FAILURE TO ASSERT VOLUNTARY INTOXICATION DEFENSE
In ground two of McCann's rule 3.850 motion filed in case number 95-680, he alleged that his trial counsel was ineffective for failing to assert voluntary intoxication as a defense to the charges. McCann claimed that he accepted the plea because counsel failed to prepare and use the voluntary intoxication defense even though McCann told counsel and the police that he was intoxicated during the commission of the offenses. Additionally, he claimed that had counsel pursued the defense, he would not have been forced into accepting the plea.
Although the trial court found that the claim stated a basis to grant an evidentiary hearing, it ultimately denied the claim finding that (1) McCann failed to present evidence or elected not to present evidence regarding the claim at the evidentiary hearing, and (2) the defense was waived because intoxication was not a defense to the principal charge of sexual battery and McCann elected to enter a negotiated plea to the remaining charges and received concurrent sentences.
Voluntary intoxication is not a defense to sexual battery. Straitwell v. State, 834 So.2d 918, 919 (Fla. 2d DCA 2003). However, it is a defense to the other crimes with which McCann was charged. See Carter v. State, 801 So.2d 113, 114 (Fla. 2d DCA 2001).[1] A claim that counsel failed to explore a voluntary intoxication defense states a facially sufficient ineffective assistance claim even when the defendant's conviction resulted from a plea. See Craig v. State, 769 So.2d 1087, 1088 (Fla. 2d DCA 2000). Moreover, "whether counsel was ineffective for failing to discuss and explore with a defendant the possibility of utilizing a voluntary intoxication defense is appropriately determined through an evidentiary hearing." Straitwell, 834 So.2d at 920-21.

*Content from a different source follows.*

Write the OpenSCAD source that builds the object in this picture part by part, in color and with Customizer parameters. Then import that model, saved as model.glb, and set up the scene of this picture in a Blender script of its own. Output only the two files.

Concerning the trial court's finding that McCann failed to present evidence to support this claim at the one evidentiary hearing that was conducted, the transcript of the hearing does not support that finding. The transcript reflects that several other evidentiary issues would be addressed first and, if additional time remained, an evidentiary hearing would be conducted as to the intoxication defense issue.